Wherever the word "with" turns up in a line of the entries, copy that line.

## Start Data for the task

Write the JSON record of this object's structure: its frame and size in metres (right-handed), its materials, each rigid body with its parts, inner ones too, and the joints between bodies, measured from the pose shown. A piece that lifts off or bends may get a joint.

## End Data for the task
## Start Data for the task

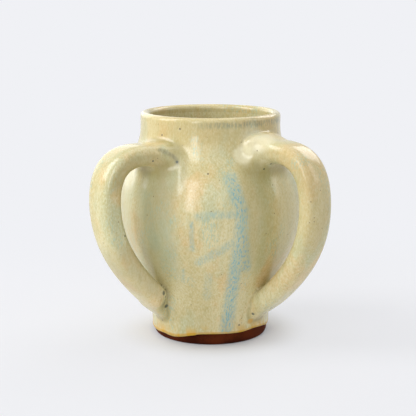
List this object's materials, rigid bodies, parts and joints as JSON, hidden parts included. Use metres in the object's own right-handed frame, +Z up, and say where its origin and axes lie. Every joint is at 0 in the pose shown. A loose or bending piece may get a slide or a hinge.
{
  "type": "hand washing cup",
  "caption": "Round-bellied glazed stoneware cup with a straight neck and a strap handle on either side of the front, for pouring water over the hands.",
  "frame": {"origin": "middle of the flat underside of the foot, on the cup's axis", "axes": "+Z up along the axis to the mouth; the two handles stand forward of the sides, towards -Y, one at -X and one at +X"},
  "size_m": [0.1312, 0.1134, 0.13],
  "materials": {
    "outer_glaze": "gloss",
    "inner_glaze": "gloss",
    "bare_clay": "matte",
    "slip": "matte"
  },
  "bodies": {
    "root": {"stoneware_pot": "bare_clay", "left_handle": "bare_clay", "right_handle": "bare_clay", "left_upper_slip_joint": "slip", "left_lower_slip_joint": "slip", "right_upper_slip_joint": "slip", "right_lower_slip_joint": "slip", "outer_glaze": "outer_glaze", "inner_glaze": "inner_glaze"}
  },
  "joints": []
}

## End Data for the task

Result of the exercise:
Write the JSON record of this object's structure: its frame and size in metres (right-handed), its materials, each rigid body with its parts, inner ones too, and the joints between bodies, measured from the pose shown. A piece that lifts off or bends may get a joint.
  "caption": "Round-bellied glazed stoneware cup with a straight neck and a strap handle on either side of the front, for pouring water over the hands.",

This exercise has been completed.